YOUR TASK: Set down the material exactly as given, please, from its first line through the line that includes "return owner.node_tree".

* start RECORDED DATA *

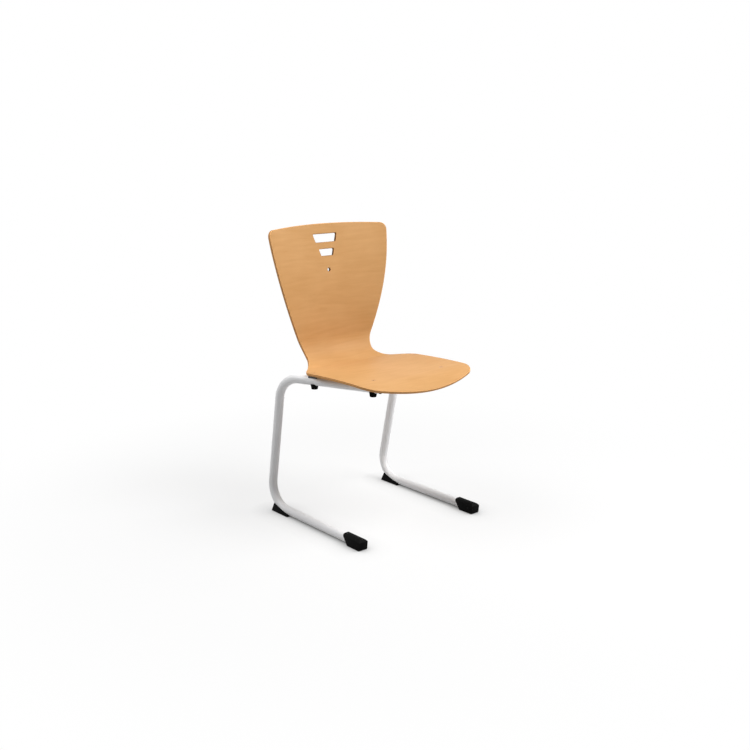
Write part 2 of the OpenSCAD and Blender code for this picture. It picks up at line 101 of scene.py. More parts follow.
def empty_tree(owner):
    """The node tree of that material or world, with nothing in it."""
    owner.use_nodes = True
    owner.node_tree.nodes.clear()
    return owner.node_tree


def new_material(name, **surface):
    """A material with a principled surface whose own sockets take the values given."""
    material = bpy.data.materials.new(name)
    tree = empty_tree(material)
    shader = add(tree, "ShaderNodeBsdfPrincipled", {key.replace("_", " "): value for key, value in
        surface.items()})
    add(tree, "ShaderNodeOutputMaterial", {"Surface": shader.outputs["BSDF"]})
    return material, tree, shader


def mesh_of(name, points, edges=(), faces=()):
    mesh = bpy.data.meshes.new(name)
    mesh.from_pydata([tuple(p) for p in points], edges, faces)
    return mesh


print("helpers ready")

# %% [markdown]
# ## Beech veneer
#
# The shell's faces are beech veneer, peeled from the log, pressed and lacquered.
# Beech shows no bold rings: it has a soft, slightly blotchy ground and short
# darker flecks, a few millimetres long, along the grain. Here the grain runs
# across the chair. The pattern reads the shell's own map, in metres across and
# along the plywood, so that it follows the bend instead of cutting through it.

# %% Beech veneer
GRAIN_BAND = 9 * MM      # width of the soft bands along the grain
BAND_STRETCH = 0.12      # a band's width over its length
FLECK_L = 7 * MM         # length of a fleck, drawn about twice as long as real
FLECK_W = 1.1 * MM       # width of a fleck, coarser than real so that it shows

beech, tree, shader = new_material("beech_veneer_lacquered", Roughness=0.5, IOR=1.5,
    Specular_IOR_Level=0.1)
veneer_map = add(tree, "ShaderNodeUVMap", uv_map="veneer").outputs["UV"]
bands = add(tree, "ShaderNodeMapping", {"Vector": veneer_map, "Scale": (BAND_STRETCH / GRAIN_BAND,
    1 / GRAIN_BAND, 1)})
ground = add(tree, "ShaderNodeTexNoise", {"Vector": bands.outputs[0], "Scale": 1.0, "Detail": 4.0,
    "Roughness": 0.55, "Distortion": 0.4})
cloud = add(tree, "ShaderNodeTexNoise", {"Vector": veneer_map, "Scale": 9.0, "Detail": 2.0})
tone = add(tree, "ShaderNodeMath", {0: ground.outputs["Fac"], 1: cloud.outputs["Fac"]}, operation="ADD")
wood = add(tree, "ShaderNodeValToRGB", {"Fac": add(tree, "ShaderNodeMath", {0: tone.outputs[0], 1: 0.5},
    operation="MULTIPLY").outputs[0]})
wood.color_ramp.elements[0].position = 0.36
wood.color_ramp.elements[0].color = linear("#CD9B63")
wood.color_ramp.elements[1].position = 0.64
wood.color_ramp.elements[1].color = linear("#D6A56F")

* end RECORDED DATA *

OUTPUT:
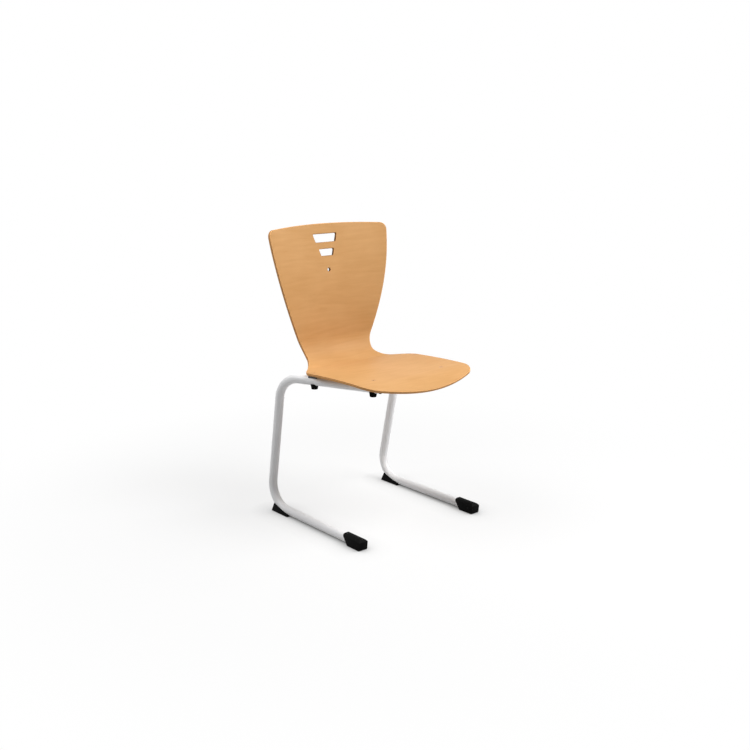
Write part 2 of the OpenSCAD and Blender code for this picture. It picks up at line 101 of scene.py. More parts follow.
def empty_tree(owner):
    """The node tree of that material or world, with nothing in it."""
    owner.use_nodes = True
    owner.node_tree.nodes.clear()
    return owner.node_tree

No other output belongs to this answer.